Monday, April 4, 2016 - 4:00pm

Guy Sella

Columbia University

Location

University of Pennsylvania

318 Carolyn Lynch Lab

Many phenotypes of interest, including susceptibility to many common diseases, are “quantitative”, meaning that the heritable variation in the trait is largely due to numerous genetic variants of small effects segregating in the population. The causes of quantitative genetic variation have been studied in evolutionary biology for over a century. This pursuit has recently come to the forefront of research in human genetics as well, with the push to map variants that underlie heritable genetic variation in phenotypes. Notably, since 2007, genome-wide association studies (GWAS) in humans have led to the identification of thousands of variants reproducibly associated with hundreds of quantitative traits, including susceptibility to a wide variety of diseases.
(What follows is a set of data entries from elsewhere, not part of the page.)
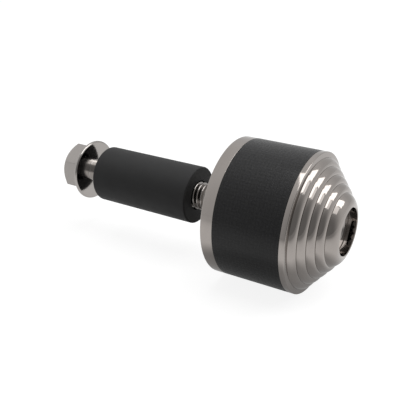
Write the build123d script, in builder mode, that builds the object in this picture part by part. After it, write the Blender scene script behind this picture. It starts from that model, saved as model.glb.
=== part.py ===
"""Bar end weight: a turned steel weight with a woven sleeve and a rubber expander plug.

The axis of the part lies along X. The origin is the centre of the weight's back face, which
seats on the end of the handlebar tube. +X points out to the nose and -X into the tube.
All lengths are in millimetres.
"""

from build123d import *
from math import radians, sqrt, tan
import os

# Weight: outer sizes
weight_diameter = 38.0
rear_ring_width = 3.5
sleeve_length = 18.5
front_rim_width = 1.3
rim_edge_radius = 0.2
edge_break = 0.3

# Nose: convex steps that run down from the front rim to the mouth
first_crease_setback = 1.7
first_crease_depth = 1.4
step_count = 4
step_length = 1.65
step_depth = 1.925
step_bulge = 0.45
lip_length = 2.5
lip_bulge = 0.6

# Inside the weight
sleeve_wall = 2.0
register_diameter = 24.0
mouth_diameter = 12.8
mouth_edge_break = 0.15
fixed_fit = 0.05

# Socket nut
key_size = 6.0
socket_depth = 5.0
socket_chamfer = 0.35
nut_recess = 2.5
nut_head_height = 8.0
nut_head_edge = 0.4
barrel_diameter = 10.0
barrel_setback = 0.8
tapped_depth = 22.0
running_fit = 0.1

# Flange bolt
thread_diameter = 8.0
thread_length = 22.0
thread_clearance = 0.05
bolt_length = 55.0
neck_diameter = 6.5
neck_fillet = 0.3
tip_chamfer = 0.9
flange_diameter = 18.0
flange_edge = 0.8
flange_edge_break = 0.2
flange_slope = 25.0
bolt_head_height = 7.4
bolt_hex_size = 13.0
bolt_hex_end_diameter = 12.3
bolt_hex_chamfer_slope = 40.0

# Rubber plug, in its loose place on the bolt
plug_diameter = 16.4
plug_length = 32.15
plug_bore_clearance = 0.3
plug_edge_radius = 0.4
plug_gap_to_weight = 11.8
plug_gap_to_flange = 5.55

# Places along the axis
sleeve_start = rear_ring_width
sleeve_end = sleeve_start + sleeve_length
first_crease_x = sleeve_end + first_crease_setback
last_crease_x = first_crease_x + step_count * step_length
mouth_x = last_crease_x + lip_length
nut_face_x = mouth_x - nut_recess
nut_seat_x = nut_face_x - nut_head_height
flange_face_x = -(plug_gap_to_weight + plug_length + plug_gap_to_flange)
bolt_tip_x = flange_face_x + bolt_length
thread_start_x = bolt_tip_x - thread_length

# Radii
weight_radius = weight_diameter / 2
first_crease_radius = weight_radius - first_crease_depth
core_radius = weight_radius - sleeve_wall
register_radius = register_diameter / 2
mouth_radius = mouth_diameter / 2
barrel_radius = barrel_diameter / 2
thread_radius = thread_diameter / 2 - thread_clearance
tapped_radius = thread_diameter / 2 + thread_clearance
plug_bore_radius = thread_diameter / 2 + plug_bore_clearance


def crease(index):
    """Point at the foot of a step, as distance along the axis and radius."""
    return (
        first_crease_x + index * step_length,
        first_crease_radius - index * step_depth,
    )


def corner_radius(across_flats):
    """Radius of a hexagon over its corners."""
    return across_flats / sqrt(3)


def cylinder_between(start_x, end_x, radius, mode=Mode.ADD):
    """Cylinder on the axis from one place to another."""
    with BuildSketch(Plane.YZ.offset(start_x)) as section:
        Circle(radius)
    extrude(section.sketch, amount=end_x - start_x, mode=mode)


def hexagon_between(start_x, end_x, across_flats, mode=Mode.ADD):
    """Hexagonal prism on the axis, with two of its flats upright."""
    with BuildSketch(Plane.YZ.offset(start_x)) as section:
        RegularPolygon(across_flats / 2, 6, major_radius=False, rotation=30)
    extrude(section.sketch, amount=end_x - start_x, mode=mode)


# Steel body: core for the sleeve, front rim, convex steps, lip and the bores for the nut
with BuildPart() as nose_weight:
    with BuildSketch(Plane.XZ):
        with BuildLine():
            core = Polyline(
                (0, 0),
                (0, register_radius),
                (sleeve_start, register_radius),
                (sleeve_start, core_radius),
                (sleeve_end, core_radius),
                (sleeve_end, weight_radius),
                (sleeve_end + front_rim_width, weight_radius),
            )
            rim_edge = TangentArc(
                core @ 1,
                (sleeve_end + front_rim_width + rim_edge_radius, weight_radius - rim_edge_radius),
                tangent=(1, 0),
            )
            Line(rim_edge @ 1, crease(0))
            for step in range(step_count):
                SagittaArc(crease(step), crease(step + 1), step_bulge)
            lip = SagittaArc(crease(step_count), (mouth_x, mouth_radius), lip_bulge)
            Polyline(lip @ 1, (mouth_x, 0), (0, 0))
        make_face()
    revolve(axis=Axis.X)
    cylinder_between(0, nut_seat_x, barrel_radius + running_fit, mode=Mode.SUBTRACT)
    cylinder_between(nut_seat_x, mouth_x, mouth_radius, mode=Mode.SUBTRACT)
    mouth_edge = nose_weight.edges().filter_by(GeomType.CIRCLE).sort_by(Axis.X)[-1]
    chamfer(mouth_edge, mouth_edge_break)
nose_weight.part.label = "nose_weight"

# Woven sleeve, trapped between the front rim and the rear ring
with BuildPart() as carbon_sleeve:
    with BuildSketch(Plane.YZ.offset(sleeve_start)):
        Circle(weight_radius)
        Circle(core_radius + fixed_fit, mode=Mode.SUBTRACT)
    extrude(amount=sleeve_length)
carbon_sleeve.part.label = "carbon_sleeve"

# Ring that closes the back of the weight and seats on the bar end
with BuildPart() as rear_ring:
    with BuildSketch(Plane.YZ):
        Circle(weight_radius)
        Circle(register_radius + fixed_fit, mode=Mode.SUBTRACT)
    extrude(amount=rear_ring_width)
    seat_face = rear_ring.faces().sort_by(Axis.X)[0]
    fillet(seat_face.outer_wire().edges(), edge_break)
rear_ring.part.label = "rear_ring"

# Nut with a hexagon socket in its head and a long tapped barrel for the bolt
with BuildPart() as socket_nut:
    cylinder_between(barrel_setback, nut_seat_x, barrel_radius)
    cylinder_between(nut_seat_x, nut_face_x, mouth_radius - running_fit)
    head_face = socket_nut.faces().sort_by(Axis.X)[-1]
    fillet(head_face.outer_wire().edges(), nut_head_edge)
    cylinder_between(barrel_setback, barrel_setback + tapped_depth, tapped_radius, mode=Mode.SUBTRACT)
    hexagon_between(nut_face_x - socket_depth, nut_face_x, key_size, mode=Mode.SUBTRACT)
    countersink_radius = corner_radius(key_size) + socket_chamfer
    with BuildSketch(Plane.XZ):
        Polygon(
            (nut_face_x, 0),
            (nut_face_x, countersink_radius),
            (nut_face_x - countersink_radius, 0),
            align=None,
        )
    revolve(axis=Axis.X, mode=Mode.SUBTRACT)
socket_nut.part.label = "socket_nut"

# Bolt with a chamfered hexagon, a sloped flange, a smooth neck and a thread at its crest size
with BuildPart() as flange_bolt:
    flange_radius = flange_diameter / 2
    flange_back_x = flange_face_x - flange_edge
    hex_end_x = flange_face_x - bolt_head_height
    hexagon_between(hex_end_x, flange_face_x, bolt_hex_size)
    hex_corner_radius = corner_radius(bolt_hex_size)
    hex_end_radius = bolt_hex_end_diameter / 2
    chamfer_length = (hex_corner_radius - hex_end_radius) * tan(radians(bolt_hex_chamfer_slope))
    with BuildSketch(Plane.XZ):
        Polygon(
            (hex_end_x, 0),
            (hex_end_x, hex_end_radius),
            (hex_end_x + chamfer_length, hex_corner_radius),
            (flange_face_x, hex_corner_radius),
            (flange_face_x, 0),
            align=None,
        )
    revolve(axis=Axis.X, mode=Mode.INTERSECT)
    slope_length = flange_radius * tan(radians(flange_slope))
    with BuildSketch(Plane.XZ):
        Polygon(
            (flange_back_x - slope_length, 0),
            (flange_back_x, flange_radius),
            (flange_face_x, flange_radius),
            (flange_face_x, 0),
            align=None,
        )
    revolve(axis=Axis.X)
    cylinder_between(flange_face_x, thread_start_x, neck_diameter / 2)
    neck_edges = flange_bolt.edges().filter_by(GeomType.CIRCLE).group_by(SortBy.RADIUS)[0]
    fillet(neck_edges.sort_by(Axis.X)[0], neck_fillet)
    rim_edges = flange_bolt.edges().filter_by(GeomType.CIRCLE).group_by(SortBy.RADIUS)[-1]
    fillet(rim_edges, flange_edge_break)
    cylinder_between(thread_start_x, bolt_tip_x, thread_radius)
    tip_face = flange_bolt.faces().sort_by(Axis.X)[-1]
    chamfer(tip_face.outer_wire().edges(), tip_chamfer)
flange_bolt.part.label = "flange_bolt"

# Rubber plug that swells in the bar when the bolt is drawn in
with BuildPart() as rubber_plug:
    with BuildSketch(Plane.YZ.offset(-plug_gap_to_weight)):
        Circle(plug_diameter / 2)
        Circle(plug_bore_radius, mode=Mode.SUBTRACT)
    extrude(amount=-plug_length)
    plug_ends = rubber_plug.faces().filter_by(Axis.X)
    outer_edges = [face.outer_wire().edges() for face in plug_ends]
    fillet(outer_edges[0] + outer_edges[1], plug_edge_radius)
rubber_plug.part.label = "rubber_plug"

os.makedirs("parts", exist_ok=True)
export_step(nose_weight.part, "parts/nose_weight.step")
export_step(carbon_sleeve.part, "parts/carbon_sleeve.step")
export_step(rear_ring.part, "parts/rear_ring.step")
export_step(socket_nut.part, "parts/socket_nut.step")
export_step(flange_bolt.part, "parts/flange_bolt.step")
export_step(rubber_plug.part, "parts/rubber_plug.step")
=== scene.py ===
from math import cos, pi, radians, sin, sqrt, tan

import bmesh
import bpy
from mathutils import Euler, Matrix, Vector


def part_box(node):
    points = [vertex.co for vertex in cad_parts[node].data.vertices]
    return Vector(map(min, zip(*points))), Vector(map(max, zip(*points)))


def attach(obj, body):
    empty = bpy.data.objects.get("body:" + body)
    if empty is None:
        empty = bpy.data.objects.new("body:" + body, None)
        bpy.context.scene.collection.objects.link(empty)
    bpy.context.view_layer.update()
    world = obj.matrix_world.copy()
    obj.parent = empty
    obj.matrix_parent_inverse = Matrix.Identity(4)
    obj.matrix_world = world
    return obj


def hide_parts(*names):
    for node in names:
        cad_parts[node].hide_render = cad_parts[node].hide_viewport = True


# Looks of the bar end weight. Lengths are in metres, and the axis of the part is X.
# Sizes and places of the object are in small letters, and settings of the looks in capitals.
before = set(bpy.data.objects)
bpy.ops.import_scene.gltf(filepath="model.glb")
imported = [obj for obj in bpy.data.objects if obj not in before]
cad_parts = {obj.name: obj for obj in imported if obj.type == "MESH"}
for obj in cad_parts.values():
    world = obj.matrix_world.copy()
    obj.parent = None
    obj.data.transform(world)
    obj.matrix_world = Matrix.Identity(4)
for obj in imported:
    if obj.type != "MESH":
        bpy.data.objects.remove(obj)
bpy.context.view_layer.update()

MM = 0.001

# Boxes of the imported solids, and the radii taken from them
weight_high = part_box("nose_weight")[1]
ring_low, ring_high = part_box("rear_ring")
sleeve_low, sleeve_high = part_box("carbon_sleeve")
nut_low, nut_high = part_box("socket_nut")
bolt_low, bolt_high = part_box("flange_bolt")
plug_low, plug_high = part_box("rubber_plug")
weight_radius = weight_high.z
nut_head_radius = nut_high.z
flange_radius = bolt_high.z
plug_radius = plug_high.z

# Nose of the weight
front_rim_width = 1.3 * MM
rim_edge = 0.2 * MM
first_crease_setback = 1.7 * MM
first_crease_depth = 1.4 * MM
step_count = 4
step_length = 1.65 * MM
step_depth = 1.925 * MM
step_bulge = 0.45 * MM
lip_length = 2.5 * MM
lip_bulge = 0.6 * MM
mouth_break = 0.15 * MM

# Inside of the weight
core_radius = 17.0 * MM
register_radius = 12.0 * MM
mouth_radius = 6.4 * MM
barrel_bore_radius = 5.1 * MM
nut_head_height = 8.0 * MM

# Fit of the ring and the band on the core, edge of the ring, and small break of the other edges
fixed_fit = 0.05 * MM
ring_edge = 0.3 * MM
seam_edge = 0.06 * MM

# Socket nut
barrel_radius = 5.0 * MM
tapped_radius = 4.05 * MM
tapped_depth = 22.0 * MM
socket_size = 6.0 * MM
socket_depth = 5.0 * MM
socket_chamfer = 0.35 * MM
nut_head_edge = 0.4 * MM

# Flange bolt
head_height = 7.4 * MM
hexagon_size = 13.0 * MM
hexagon_corner_ease = 0.3 * MM
hexagon_end_radius = 6.15 * MM
hexagon_chamfer = radians(40)
flange_edge = 0.8 * MM
flange_back_ease = 0.2 * MM
flange_face_ease = 0.45 * MM
flange_slope = radians(25)
hexagon_foot_ease = 0.3 * MM
neck_radius = 3.25 * MM
neck_ease = 0.12 * MM
thread_radius = 3.95 * MM
thread_pitch = 1.25 * MM
thread_length = 22.0 * MM
thread_flank = radians(30)
thread_crest_half = thread_pitch / 7
thread_crest_ease = 1.5 * thread_crest_half
thread_buried = 0.02 * MM
tip_chamfer = 0.9 * MM
flange_face = bolt_low.x + head_height
flange_back = flange_face - flange_edge
thread_start = bolt_high.x - thread_length

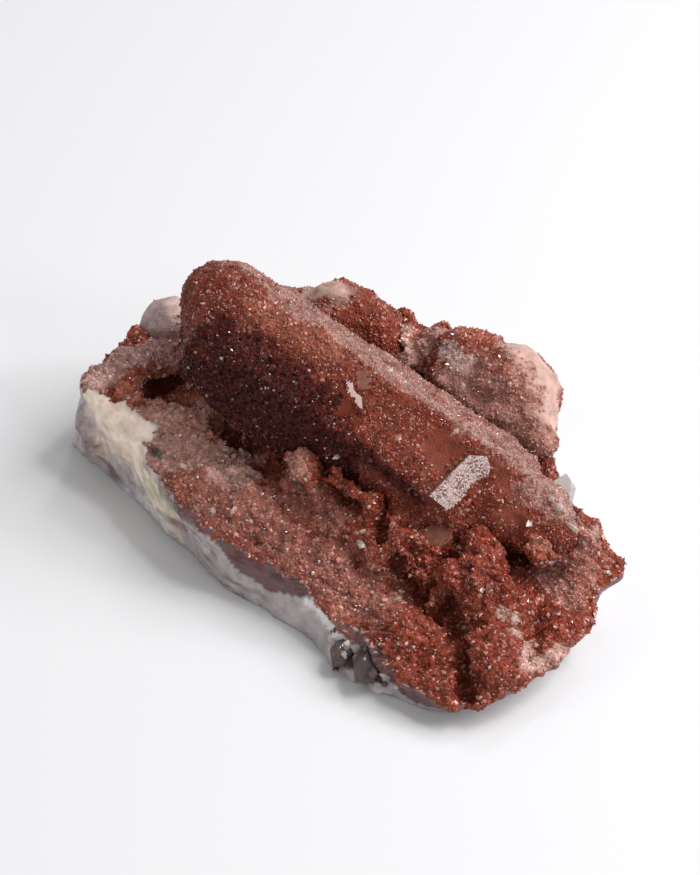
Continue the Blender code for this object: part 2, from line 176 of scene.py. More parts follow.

These studies reveal intriguing differences among traits in their genetic architecture (i.e., the number of associated variants, their effect sizes and frequencies) and in the fraction of the heritable variation explained. Interpreting these findings has been difficult, however, in no small part because we lack generative models relating population genetic processes (e.g., pleiotropy, selection and genetic drift) to the genetic architecture of quantitative traits. I will present such a model and discuss how it helps to understand the results of GWAS. I will also describe our preliminary results using GWAS findings to learn about the forces underlying heritable variation in human height.